begin DATA EXCERPT

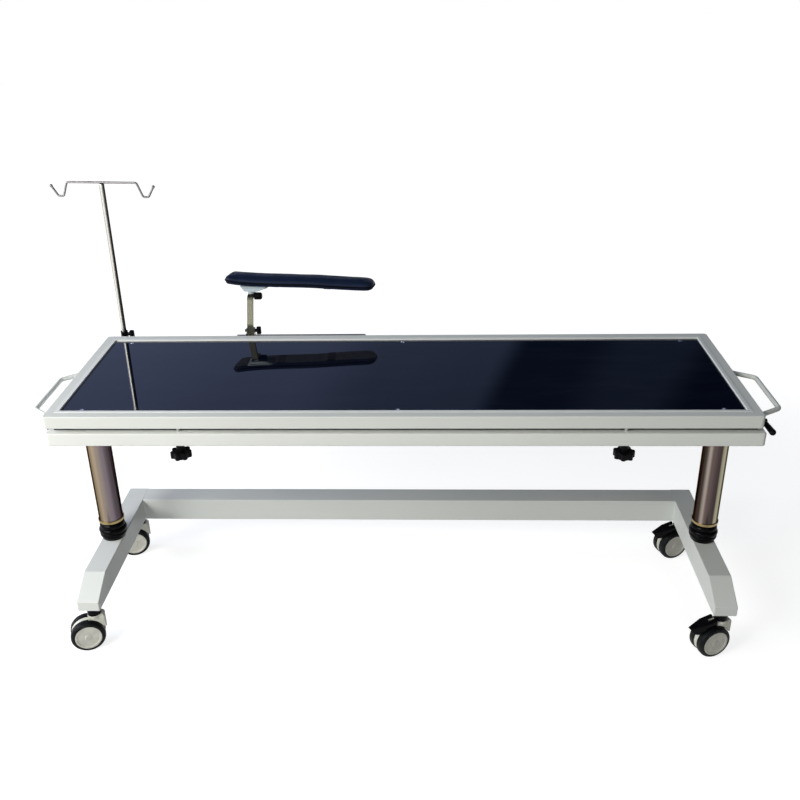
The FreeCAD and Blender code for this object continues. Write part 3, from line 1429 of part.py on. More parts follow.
def make_arm_plate(post_top):
    """Plate under the pad, a tapered pan below it, and the swivel pin."""
    thick = size("plate_thick")
    long = size("plate_long")
    wide = size("plate_wide")
    ahead = size("plate_ahead")
    shift = size("plate_shift")
    plate_low = table_height + size("plate_low")
    boss_low = post_top + size("pivot_gap")
    slab_body = new_body("ArmPlateSlab")
    outline = new_sketch(slab_body, "ArmPlateOutline", "XY_Plane")
    rectangle(outline, ahead - long * 0.5, ahead + long * 0.5,
              shift - wide * 0.5, shift + wide * 0.5)
    slab = pad(slab_body, "ArmPlatePad", outline, thick)
    fillet(slab_body, "ArmPlateRound", slab, size("plate_round"),
           lambda spot: abs(spot.z - thick.value / 2.0) < TOUCH)
    rim = size("pan_rim") * 2
    pan = DOC.addObject("Part::Loft", "ArmPlatePan")
    faces = []
    rows = (("Rim", long - rim, wide - rim, ahead, shift, ZERO),
            ("Floor", size("pan_long"), size("pan_wide"), ZERO, ZERO,
             -size("pan_deep")))
    for label, across, along, x, y, z in rows:
        face = DOC.addObject("Part::Plane", "ArmPan" + label)
        bind(face, "Length", across)
        bind(face, "Width", along)
        faces.append(seat(face, x - across * 0.5, y - along * 0.5, z))
    pan.Sections = faces
    pan.Solid = True
    pan.Ruled = True
    dish = fuse("ArmPlateDish", [slab_body, pan])
    dish.Placement = FreeCAD.Placement(
        VECTOR(), FreeCAD.Rotation(Y_AXIS, size("pad_tilt").value))
    boss = cylinder("ArmPlateBoss", size("boss_radius"), plate_low - boss_low)
    seat(boss, 0, 0, boss_low - plate_low)
    pin = cylinder("ArmPlatePin", size("pivot_pin"), size("pivot_pin_deep") * 2)
    seat(pin, 0, 0, boss_low - plate_low - size("pivot_pin_deep"))
    plate = fuse("ArmPlate", [dish, boss, pin])
    place(plate, size("arm_x"), post_y + size("pivot_reach"), plate_low)
    publish(plate, "arm_plate")


def make_arm_pad():
    pad_body = new_body("ArmPad")
    plan = new_sketch(pad_body, "ArmPadOutline", "XY_Plane")
    left = -size("pad_left")
    pad_y = size("pad_shift")
    half = size("pad_wide") * 0.5
    rectangle(plan, left, left + size("pad_long"), pad_y - half, pad_y + half)
    pad_thick = size("pad_thick")
    cushion = pad(pad_body, "ArmPadPad", plan, pad_thick)
    ends = fillet(pad_body, "ArmPadEnds", cushion, size("pad_end_round"),
                  lambda spot: abs(spot.z - pad_thick.value / 2.0) < TOUCH)
    fillet(pad_body, "ArmPadEdges", ends, size("pad_edge_round"),
           lambda spot: spot.z < TOUCH or spot.z > pad_thick.value - TOUCH)
    rise = size("plate_thick") + size("pad_gap")
    tilt_on_plate(pad_body, 0, 0, rise.value)
    publish(pad_body, "arm_pad")

    straps = []
    for label, spot in (("Near", size("strap_near")), ("Far", size("strap_far"))):
        strap = box("Strap" + label, size("strap_wide"), size("strap_long"),
                    size("strap_thick"))
        tilt_on_plate(strap, (spot - size("strap_wide") * 0.5).value,
                      (pad_y - size("strap_long") * 0.5).value,
                      (rise - size("strap_thick") - size("pad_gap")).value)
        straps.append(strap)
    group("arm_straps", straps)


def tilt_on_plate(item, across, along, above):
    """Carries an item with the bracket plate's sloping top."""
    corner = VECTOR((size("arm_x") + SHIFT_X).value,
                    (post_y + size("pivot_reach") + SHIFT_Y).value,
                    (table_height + size("plate_low")).value)
    turn = FreeCAD.Rotation(Y_AXIS, size("pad_tilt").value)
    carrier = FreeCAD.Placement(corner, turn)
    local = FreeCAD.Placement(VECTOR(across, along, above), FreeCAD.Rotation())
    item.Placement = carrier.multiply(local)


def make_arm_knob():
    """Round clamp knob; its pin reaches back into the post at x = 0."""
    name = "ArmKnob"
    neck = size("arm_knob_neck")
    depth = size("arm_knob_in")
    long = size("arm_knob_long")
    pin = cylinder(name + "Pin", size("arm_knob_pin"), depth + neck * 2)
    seat(pin, -depth, 0, 0, Y_AXIS, 90)
    shank = cylinder(name + "Neck", size("thumb_hub"), neck)
    seat(shank, size("thumb_gap"), 0, 0, Y_AXIS, 90)
    grip = cylinder(name + "Grip", size("arm_knob_radius"), long)
    soft = rounded(name + "Soft", grip, size("arm_knob_round"),
                   lambda spot: spot.z > long.value - TOUCH)
    soft.Placement = FreeCAD.Placement(VECTOR(neck.value, 0, 0),
                                       FreeCAD.Rotation(Y_AXIS, 90))
    knob = fuse(name, [pin, shank, soft])
    place(knob, size("arm_x") + size("post_wide") * 0.5,
          post_y + size("arm_knob_reach"), table_height + size("post_end"))
    publish(knob, "arm_knob")


# ---------------------------------------------------------------- build

def check_and_write():
    DOC.recompute()
    for item in DOC.Objects:
        if "Invalid" in item.State or "Error" in item.State:
            raise RuntimeError("%s failed: %s" % (item.Name, item.State))
    for name, item in PARTS:
        shape = item.Shape
        if shape.isNull() or not shape.isValid() or not shape.Solids:
            raise RuntimeError(name + " has no valid solid")
    os.makedirs("parts", exist_ok=True)
    for name, item in PARTS:
        item.Shape.exportStep("parts/%s.step" % name)
    print("wrote %d sub-parts" % len(PARTS))


def main():
    make_top_frame()
    make_edging()
    make_board()
    make_push_handles()
    make_runners()
    make_side_rail()
    make_lower_frame()
    make_lever_bearings()
    make_lock_levers()
    make_clamp_knobs()
    make_columns()
    make_bellows()
    make_base()
    make_collars()
    make_castors()
    make_pole()
    make_arm_clamp()
    post_top = make_arm_post()
    make_arm_plate(post_top)
    make_arm_pad()
    make_arm_knob()
    check_and_write()


main()
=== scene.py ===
"""A radiography table with a floating top, an infusion pole and an arm rest, in a pale studio."""
import math

import bmesh
import bpy
from mathutils import Matrix, Vector


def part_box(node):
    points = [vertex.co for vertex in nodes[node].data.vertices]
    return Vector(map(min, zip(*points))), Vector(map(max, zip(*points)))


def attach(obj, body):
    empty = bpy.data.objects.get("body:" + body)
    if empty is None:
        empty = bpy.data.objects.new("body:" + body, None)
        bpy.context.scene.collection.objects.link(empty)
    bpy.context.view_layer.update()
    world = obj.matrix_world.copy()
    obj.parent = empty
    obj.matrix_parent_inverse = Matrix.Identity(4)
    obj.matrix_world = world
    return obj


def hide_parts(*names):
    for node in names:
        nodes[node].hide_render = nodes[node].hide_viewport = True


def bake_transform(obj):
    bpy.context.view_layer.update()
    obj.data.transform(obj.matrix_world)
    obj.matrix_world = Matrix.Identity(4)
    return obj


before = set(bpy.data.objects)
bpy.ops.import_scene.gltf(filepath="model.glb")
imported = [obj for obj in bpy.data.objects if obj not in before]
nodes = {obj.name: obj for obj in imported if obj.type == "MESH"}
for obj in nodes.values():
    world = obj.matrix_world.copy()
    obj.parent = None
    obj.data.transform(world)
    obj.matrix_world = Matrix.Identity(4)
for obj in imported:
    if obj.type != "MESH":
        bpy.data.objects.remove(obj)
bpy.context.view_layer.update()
scene = bpy.context.scene


# ---------------------------------------------------------------- camera
# Fitted to the photograph's frame corners, columns, base, castors and pole.

CAMERA_PLACE = Vector((0.1172, -2.6387, 1.9403))
CAMERA_PITCH = math.radians(25.71)
CAMERA_YAW = math.radians(-2.81)
CAMERA_ROLL = math.radians(1.33)
FOCAL_PIXELS = 928.2
IMAGE_PIXELS = 800.0
SENSOR = 36.0
CENTRE_X = 388.0


def make_camera():
    ahead = Vector((math.sin(CAMERA_YAW) * math.cos(CAMERA_PITCH),
                    math.cos(CAMERA_YAW) * math.cos(CAMERA_PITCH),
                    -math.sin(CAMERA_PITCH)))
    level = Vector((math.cos(CAMERA_YAW), -math.sin(CAMERA_YAW), 0))
    down = ahead.cross(level)
    right = math.cos(CAMERA_ROLL) * level + math.sin(CAMERA_ROLL) * down
    below = -math.sin(CAMERA_ROLL) * level + math.cos(CAMERA_ROLL) * down
    turn = Matrix((right, -below, -ahead)).transposed()
    data = bpy.data.cameras.new("camera")
    data.sensor_fit = "HORIZONTAL"
    data.sensor_width = SENSOR
    data.lens = FOCAL_PIXELS * SENSOR / IMAGE_PIXELS
    data.shift_x = (IMAGE_PIXELS / 2 - CENTRE_X) / IMAGE_PIXELS
    data.clip_start = 0.05
    data.clip_end = 60
    camera = bpy.data.objects.new("camera", data)
    camera.matrix_world = Matrix.Translation(CAMERA_PLACE) @ turn.to_4x4()
    scene.collection.objects.link(camera)
    scene.camera = camera


# ---------------------------------------------------------------- materials

class Shader:
    """A principled material with short helpers for its nodes."""

    def __init__(self, name, colour, roughness, metallic=0.0, **sockets):
        self.material = bpy.data.materials.new(name)
        self.material.use_nodes = True
        self.nodes = self.material.node_tree.nodes
        self.links = self.material.node_tree.links
        self.surface = self.nodes["Principled BSDF"]
        self.set("Base Color", (*colour, 1))
        self.set("Roughness", roughness)
        self.set("Metallic", metallic)
        for key, value in sockets.items():
            self.set(key.replace("_", " "), value)
        self.place = self.nodes.new("ShaderNodeTexCoord").outputs["Object"]
        self.height = None

    def set(self, socket, value):
        self.surface.inputs[socket].default_value = value

    def stretched(self, scale):
        mapping = self.nodes.new("ShaderNodeMapping")
        mapping.inputs["Scale"].default_value = scale
        self.links.new(self.place, mapping.inputs["Vector"])
        return mapping.outputs["Vector"]

    def noise(self, scale, detail=2.0, roughness=0.5, distortion=0.0, where=None):
        node = self.nodes.new("ShaderNodeTexNoise")
        node.inputs["Scale"].default_value = scale
        node.inputs["Detail"].default_value = detail
        node.inputs["Roughness"].default_value = roughness
        node.inputs["Distortion"].default_value = distortion
        self.links.new(where or self.place, node.inputs["Vector"])
        return node.outputs["Fac"]

    def cells(self, scale, where=None):
        node = self.nodes.new("ShaderNodeTexVoronoi")
        node.inputs["Scale"].default_value = scale
        self.links.new(where or self.place, node.inputs["Vector"])
        return node.outputs["Distance"]

    def wave(self, scale, direction="X", distortion=0.0, where=None):
        node = self.nodes.new("ShaderNodeTexWave")
        node.bands_direction = direction
        node.inputs["Scale"].default_value = scale
        node.inputs["Distortion"].default_value = distortion
        self.links.new(where or self.place, node.inputs["Vector"])
        return node.outputs["Fac"]

    def part(self, axis):
        node = self.nodes.new("ShaderNodeSeparateXYZ")
        self.links.new(self.place, node.inputs["Vector"])
        return node.outputs[axis]

    def span(self, value, low, high, out_low=0.0, out_high=1.0):
        node = self.nodes.new("ShaderNodeMapRange")
        node.interpolation_type = "SMOOTHSTEP"
        node.inputs["From Min"].default_value = low
        node.inputs["From Max"].default_value = high
        node.inputs["To Min"].default_value = out_low
        node.inputs["To Max"].default_value = out_high
        self.links.new(value, node.inputs["Value"])
        return node.outputs["Result"]

    def maths(self, operation, first, second):
        """A clamped sum or product of two values, each a number or a socket."""
        node = self.nodes.new("ShaderNodeMath")
        node.operation = operation
        node.use_clamp = True
        for socket, value in zip(node.inputs, (first, second)):
            if isinstance(value, (int, float)):
                socket.default_value = value
            else:
                self.links.new(value, socket)
        return node.outputs["Value"]

    def tint(self, factor, first, second):
        """Base colour from first to second as factor goes from 0 to 1; first may be a socket."""
        node = self.nodes.new("ShaderNodeMix")
        node.data_type = "RGBA"
        self.links.new(factor, node.inputs["Factor"])
        for socket, value in ((node.inputs["A"], first), (node.inputs["B"], second)):
            if isinstance(value, tuple):
                socket.default_value = (*value, 1)
            else:
                self.links.new(value, socket)
        self.links.new(node.outputs["Result"], self.surface.inputs["Base Color"])
        return node.outputs["Result"]

    def shade_ramp(self, factor, stops):
        """Base colour through several stops."""
        node = self.nodes.new("ShaderNodeValToRGB")
        fill_ramp(node.color_ramp, stops)
        self.links.new(factor, node.inputs["Fac"])
        self.links.new(node.outputs["Color"], self.surface.inputs["Base Color"])
        return node.outputs["Color"]

    def rough(self, value):
        self.links.new(value, self.surface.inputs["Roughness"])

    def bump(self, value, depth, strength=1.0):
        node = self.nodes.new("ShaderNodeBump")
        node.inputs["Distance"].default_value = depth
        node.inputs["Strength"].default_value = strength
        self.links.new(value, node.inputs["Height"])
        if self.height is not None:
            self.links.new(self.height, node.inputs["Normal"])
        self.height = node.outputs["Normal"]
        self.links.new(self.height, self.surface.inputs["Normal"])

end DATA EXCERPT

§ **GIVEN EXERCISE**: Search the data for the string "before". List each line that has it.

§ **REPLY TO THE TASK**:
before = set(bpy.data.objects)
imported = [obj for obj in bpy.data.objects if obj not in before]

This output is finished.